We want to show $\text{tr}(BX^*)\geq 0$. Suppose not. Then $\text{tr}(Q) = \text{tr}(BX^*)<0$. So by Lemma 1 there is $e$ such that $e^T Pe \geq 0$ and $e^T Q e <0$. Unwinding these and set $x \triangleq De$, we see that

$x^T A x = (De)^T A (De) = e^T P e \geq 0$

$x^T Bx = (De)^T B (De) = e^T Q e <0$

contradicting the assumption (1). $\square$

Since $x^T Ax$ and $x^T Bx$ are homogeneous quadratic polynomials, some people call the above S-Lemma the homogeneous S-Lemma. This result also works for inhomogeneous quadratic polynomials. It follows from Theorem 2 and homogenization:

Corollary 3.           Let $p(x) = x^T A x + 2 a^T x + \alpha$ and $g_1(x) = x^T A_1 x + 2a_1^T x + \alpha_1$ where $A,A_1$ are symmetric $n \times n$ matrices, $\alpha,\alpha_1\in \mathbb{R}^n$ and $\alpha,\alpha_1\in \mathbb{R}$. Notice that

$p(x) = y^T P y$ and $g_1(x) = y^T P_1 y$

where  $y =\begin{bmatrix} 1 \\ x \end{bmatrix}$, $P = \begin{bmatrix} \alpha & a^T \\ a& A\end{bmatrix}$$P_1 = \begin{bmatrix} \alpha_1 & a_1^T \\ a_1 & A_1\end{bmatrix}$.

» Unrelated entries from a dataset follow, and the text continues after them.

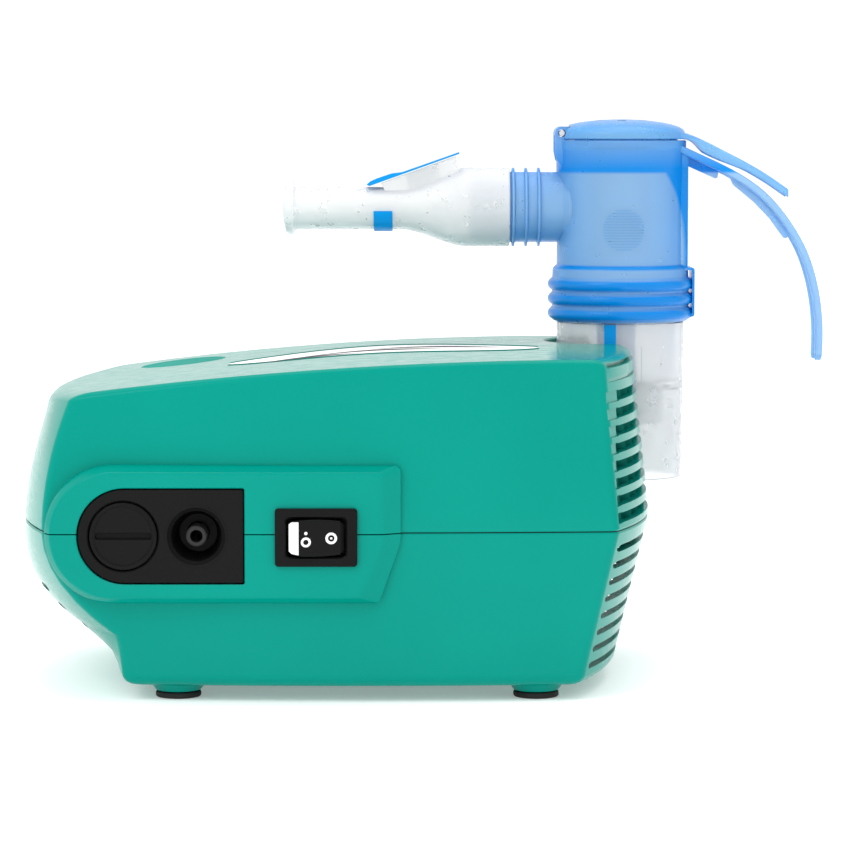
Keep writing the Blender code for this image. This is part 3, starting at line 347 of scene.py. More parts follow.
def combine(target, shape, operation):
    """Join or cut a shape into the target's mesh."""
    tool = raw("tool", shape)
    modifier = target.modifiers.new("combine", "BOOLEAN")
    modifier.operation = operation
    modifier.solver = "EXACT"
    modifier.object = tool
    bpy.context.view_layer.update()
    depsgraph = bpy.context.evaluated_depsgraph_get()
    mesh = bpy.data.meshes.new_from_object(target.evaluated_get(depsgraph))
    target.modifiers.clear()
    target.data = mesh
    bpy.data.objects.remove(tool, do_unlink=True)


def join(target, shape):
    combine(target, shape, "UNION")


def cut(target, shape):
    combine(target, shape, "DIFFERENCE")


def finish_piece(made, mat, body, nodes=(), sharp=34.0):
    """Shade a piece, give it its material, and let it ride on its body."""
    made.data.materials.clear()
    made.data.materials.append(mat)
    made.data.shade_smooth()
    made.data.set_sharp_from_angle(angle=math.radians(sharp))
    modifier = made.modifiers.new("normals", "WEIGHTED_NORMAL")
    modifier.keep_sharp = True
    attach(made, body)
    if nodes:
        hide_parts(*nodes)
    return made


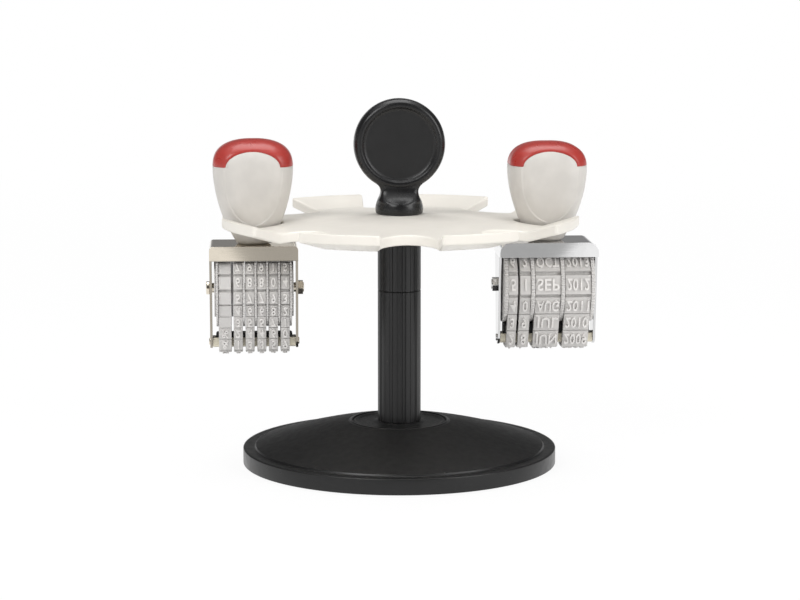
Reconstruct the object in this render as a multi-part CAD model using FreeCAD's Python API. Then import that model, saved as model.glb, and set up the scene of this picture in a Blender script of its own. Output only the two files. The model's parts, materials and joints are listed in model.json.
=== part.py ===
import FreeCAD, Part
import math
import os

# A desk carousel for hand stamps: a weighted round base, a fluted column, an eight-slot plate
# that turns on it, a carrying knob, and two band stamps hanging in opposite slots.
# Millimetres. Z is up, the column's axis is X = Y = 0, and the stamps hang on -X and +X.

# Base
base_r = 65.0
base_sides = 40
base_wall_h = 6.5
base_wall_t = 2.4
foot_proud = 0.3
shoulder_w = 5.0
dome_step = 0.7
dome_bulge = 0.8
dome_top_z = 17.6
rim_w = 0.7
cover_t = 2.0
cover_gap = 0.3
cover_hole_r = 15.0
ballast_t = 5.4
ballast_r = 38.0
ballast_hole_r = 16.0
pad_count = 4
hidden_sides = 24
pad_r = 5.5
pad_ring_r = 54.0

# Column, its foot and the journal in its top
column_r = 8.95
column_bore_r = 6.4
flute_count = 10
flute_w = 2.0
flute_depth = 0.6
foot_sides = 32
foot_r = 19.3
foot_t = 2.3
foot_dish = 0.4
foot_clear = 0.2
foot_sink = 0.2
collar_w = 2.0
collar_top_w = 0.8
foot_stub_r = 7.0
foot_stub_len = 6.4
foot_spigot_len = 12.0
socket_wall = 3.0
seam_z = 72.2
plug_len = 10.0
journal_r = 5.5
rod_r = 2.4
rod_tail = 0.3
nut_flange_r = 11.0
nut_flange_t = 1.2
nut_across = 8.0
nut_t = 4.0

# Slotted plate and its hub
plate_r = 74.0
plate_t = 4.1
plate_apex_z = 104.5
plate_drop = 4.7
lip_w = 14.8
lip_rise = 4.2
dish_sides = 24
slot_count = 8
slot_w = 23.5
slot_len = 26.4
slot_end_sides = 10
lip_corner_r = 1.6
hub_neck_r = 7.4
hub_neck_short = 0.4
hub_seat_r = 12.0

# Knob
knob_r = 18.75
knob_sides = 36
neck_sides = 24
knob_rise = 27.9
knob_half_t = 4.75
knob_field_r = 14.4
knob_field_depth = 1.5
knob_rim_round = 1.6
knob_neck_r = 7.75
knob_web_half_t = 3.6
knob_fillet_r = 4.0
knob_foot_r = 9.85
knob_foot_h = 4.4
knob_foot_widest = 0.4
knob_neck_tuck = 1.2
rod_in_knob = 9.0

# Stamps: their other heights are measured from the top of each stamp's frame
number_seat = 12.4
number_hang = 7.7
number_handle_h = 43.0
number_head_t = 1.45
number_bend_r = 1.6
number_side_gap = 0.9
number_knurl_r = 15.9
number_knurl_teeth = 20
number_disc_t = 0.8
number_spacer_t = 0.6
number_spacer_r = 11.9
number_gap = 0.15
number_first_band_w = 5.2
number_band_w = 3.7
number_bands = 6
number_rows = 18
number_bar_h = 1.8
date_seat = 13.3
date_hang = 7.2
date_handle_h = 40.85
date_handle_slim = 0.975
date_head_t = 0.4
date_bend_r = 4.0
date_side_gap = 0.7
date_knurl_r = 15.6
date_knurl_teeth = 18
date_disc_t = 1.4
date_gap = 0.2
date_slack = 0.4
day_tens_w = 3.9
day_units_w = 4.5
month_w = 10.5
year_w = 10.7
date_rows = 14
date_bar_h = 4.3
frame_depth = 24.0
frame_sheet = 1.0
bend_sides = 4
flange_h = 6.0
leg_top_depth = 17.0
leg_end_r = 4.2
leg_len = 43.6
axle_drop = 18.5
axle_r = 2.0
axle_nut_across = 5.4
axle_nut_t = 2.1
axle_tail = 0.4
spacer_sides = 20
knurl_depth = 0.5
wheel_sides = 12
bore_sides = 12
band_seat_r = 12.5
band_t = 1.4
row_t = 0.8
notch_w = 0.5
corner_steps = 4
arc_steps = 6
platen_bottom = 42.8
platen_h = 4.0
platen_half_depth = 3.4
platen_corner_r = 1.2
platen_corner_cut = 0.3
bar_half_depth = 2.8
bar_inset = 1.4
bar_end_r = 0.8
pin_drop = 40.8
pin_r = 1.4
pin_proud = 0.5
pin_grip = 4.0
tang_r = 1.85
tang_len = 14.0
tang_short = 1.0
tang_head_across = 7.0
tang_head_t = 1.0
handle_w = 33.0
handle_t = 26.4
handle_foot_w = 12.8
handle_foot_t = 12.2
handle_slot_z = 8.6
handle_corner_sides = 4
cap_t = 1.8
arch_half_w = 11.1

# Clearances and the like
running = 0.05
seat = 0.05
turning = 0.1
band_clear = 0.15
cap_seam = 0.08
rod_clear = 0.2
edge_break = 0.4
close = 0.01

# Handles above the slot: shares of the height from there to the top, of the width and of the
# thickness, and the rounding. They are nearly round in the slot and squarer in the hand.
handle_sections = (
    (0.0, 0.71, 0.826, 0.95),
    (0.273, 0.89, 0.932, 0.8),
    (0.593, 1.0, 1.0, 0.7),
    (0.782, 0.975, 0.97, 0.7),
    (0.919, 0.8, 0.795, 0.7),
    (1.0, 0.424, 0.417, 0.7),
)
cap_sections = handle_sections[-4:]
foot_rounding = 0.95
cap_edge = 0.7035
arch_top = 0.884

V = FreeCAD.Vector


# Simple solids


def cylinder(r, z0, z1):
    return Part.makeCylinder(r, z1 - z0, V(0, 0, z0))


def rod_x(r, x0, x1, z):
    return Part.makeCylinder(r, x1 - x0, V(x0, 0, z), V(1, 0, 0))


def box(x0, x1, y0, y1, z0, z1):
    return Part.makeBox(x1 - x0, y1 - y0, z1 - z0, V(x0, y0, z0))


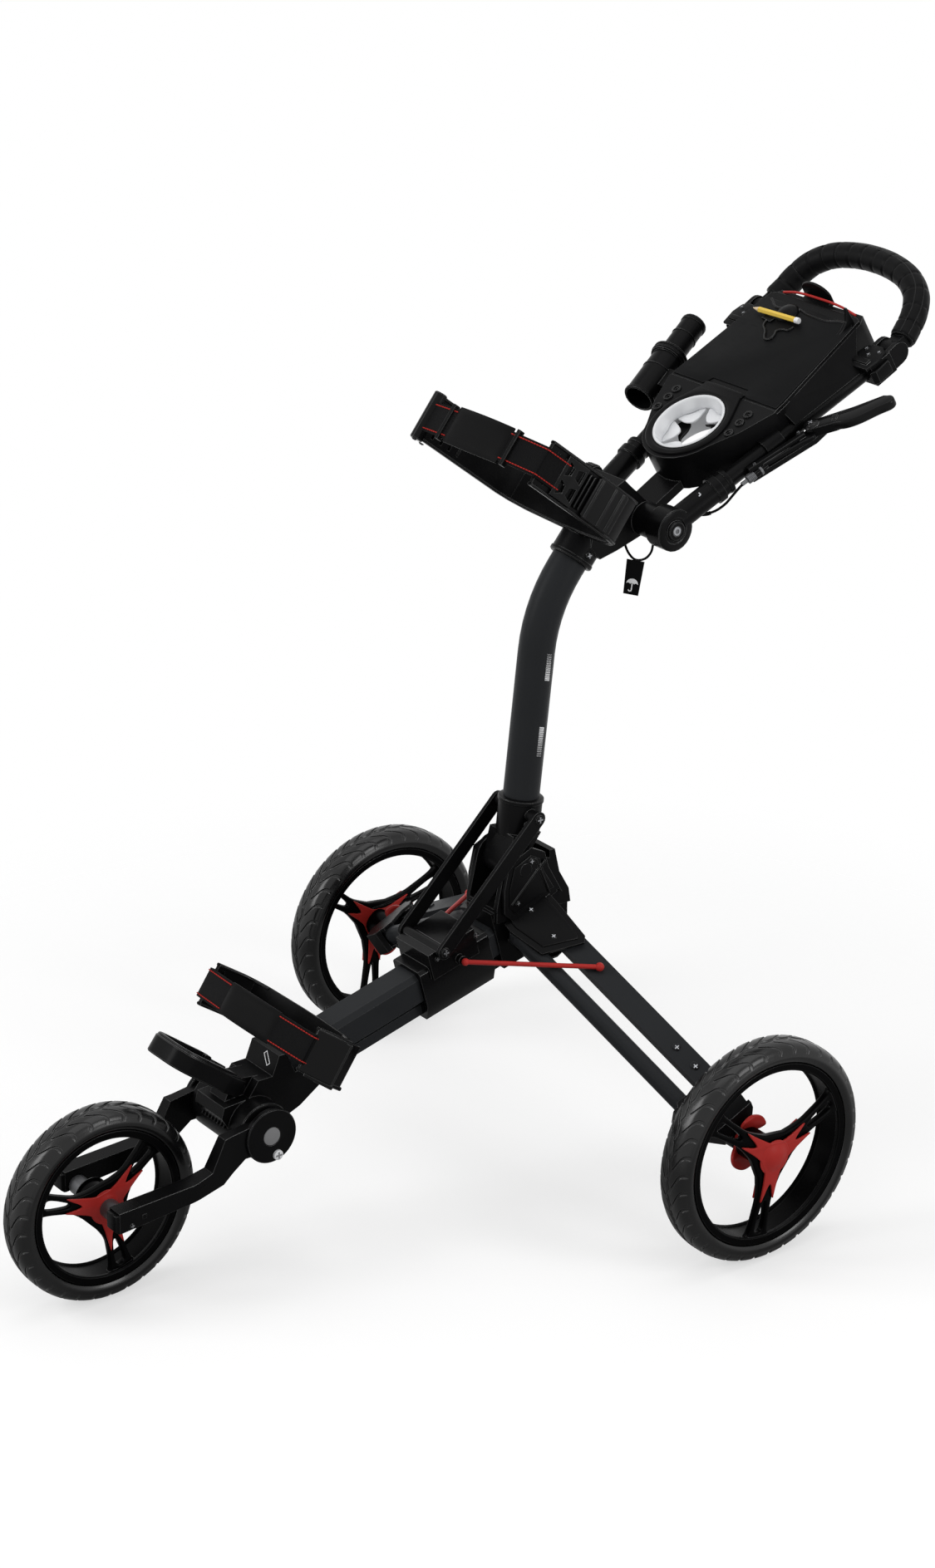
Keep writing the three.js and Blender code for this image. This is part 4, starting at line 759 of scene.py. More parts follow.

Suppose there exists $x_0\in \mathbb{R}^n$ with $g_1(x_0)>0$. Then the following assertions are equivalent:

(1) If $x$ is such that $g_1(x)\geq 0$, then $p(x)\geq 0$.

(2) There exists $\lambda\geq 0$ such that $P \succeq \lambda P_1$.

(3) There exists $\lambda\geq 0$ such that $p(x)\geq \lambda g_1(x)$ for all $x\in \mathbb{R}^n$.

This entry was posted in Applied mathematics, Linear Algebra, Optimization. Bookmark the permalink.

### 4 Responses to S-Lemma

1. CHEN ZHI says:

Hi, thanks for sharing this post. I have some little questions as below:
(a) (ii) indeed is equivalent to (i) rather than relaxation because X always positive definite.
(b) The CLAIM is just the restatement of (1) because every feasible x in (i) (i.e., X in (ii)), x’Bx>=0, so the optimal value of (ii) is nonnegative.

• CHEN ZHI says:

Sorry, TYPO. X is always positive semidefinite.

• Hon Leung says:

No, I don’t think (i) and (ii) are equivalent because not every $X\succeq 0$ can be decomposed into $xx^\top$.